Currently before the Court are four (4) motions: defendant's December 5, 2011 motion for judgment on the pleadings (Doc. Ent. 6); plaintiff's pro se January 31, 2012 motion to voluntarily dismiss complaint without prejudice (Doc. Ent. 11); defendant WCCCD's May 14, 2012 motion to permit filing of a reply brief (Doc. Ent. 19); and plaintiff's May 29, 2012 motion to amend complaint (Doc. Ent. 21).
Plaintiff's pro se motion to voluntarily dismiss complaint without prejudice is governed by Fed. R. Civ. P. 41(a), which provides:
Fed. R. Civ. P. 41(a).
Fed. R. Civ. P. 41(a)(1) does not apply to plaintiff's January 31, 2012 motion to voluntarily dismiss complaint without prejudice (Doc. Ent. 11), because defendant filed answers on November 11, 2011 (Doc. Ent. 2) and November 18, 2011 (Doc. Ent. 3). Fed. R. Civ. P. 41(a)(1)(A)(I). Furthermore, a signed stipulation of dismissal has not been filed. Fed.
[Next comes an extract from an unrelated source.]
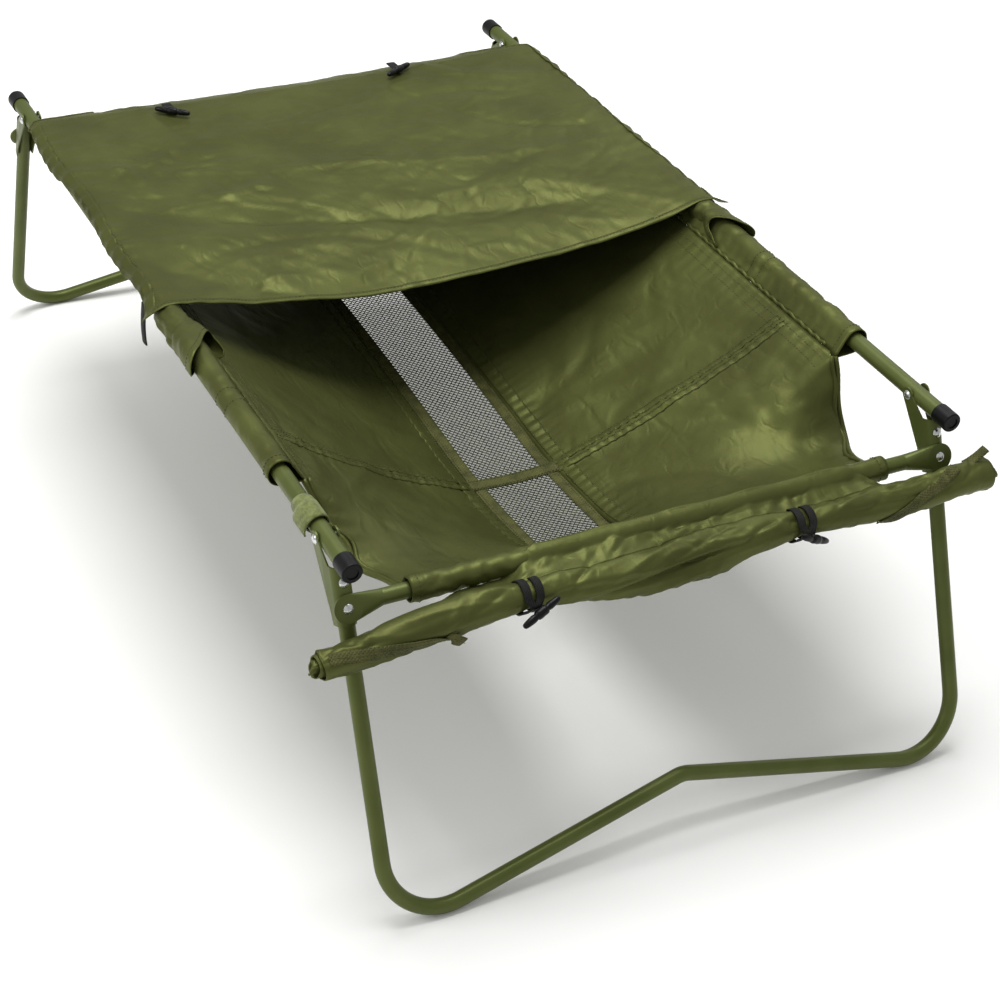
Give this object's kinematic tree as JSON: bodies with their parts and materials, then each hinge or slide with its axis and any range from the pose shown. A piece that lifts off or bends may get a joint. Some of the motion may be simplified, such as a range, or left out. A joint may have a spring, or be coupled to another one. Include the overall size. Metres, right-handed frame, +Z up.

R. Civ. P. 41(a)(1)(A)(ii)).
Therefore, plaintiff's January 31, 2012 motion to voluntarily dismiss complaint without prejudice (Doc. Ent. 11) is governed by Fed. R. Civ. P. 41(a)(2).
In support of her January 31, 2012 pro se motion to voluntarily dismiss her complaint without prejudice (Doc. Ent. 11), plaintiff asserts that (1) she "seeks to exhaust internal administrative remedies with [d]efendant [WCCCD] to resolve complaint[,]" (2) "[a] Grade Appeal Committee Meeting has been scheduled for February 3, 2012 at [10:00 a.m.], as [a] part of the College's internal administrative remedy procedures[;]" and (3) "[c]oncurrence was sought from Defendant in the relief requested in this motion, but could not be obtained." Doc. Ent. 11 at 1.
On March 5, 2012, defendant filed a motion to permit filing of a late response. Doc. Ent. 12. Attached to this motion is a February 14, 2012 letter from WCCCD to plaintiff, noting in part that "[t]he Grade Appeal Committee met on February 3, 2012 and reviewed all the supporting documentation. The decision of the Committee is to sustain the grade of an `E'." The letter also noted that an appeal must be made in writing within 10 days. Doc. Ent. 12-1. Also attached to this motion is defendant's proposed response. Doc. Ent. 12-2.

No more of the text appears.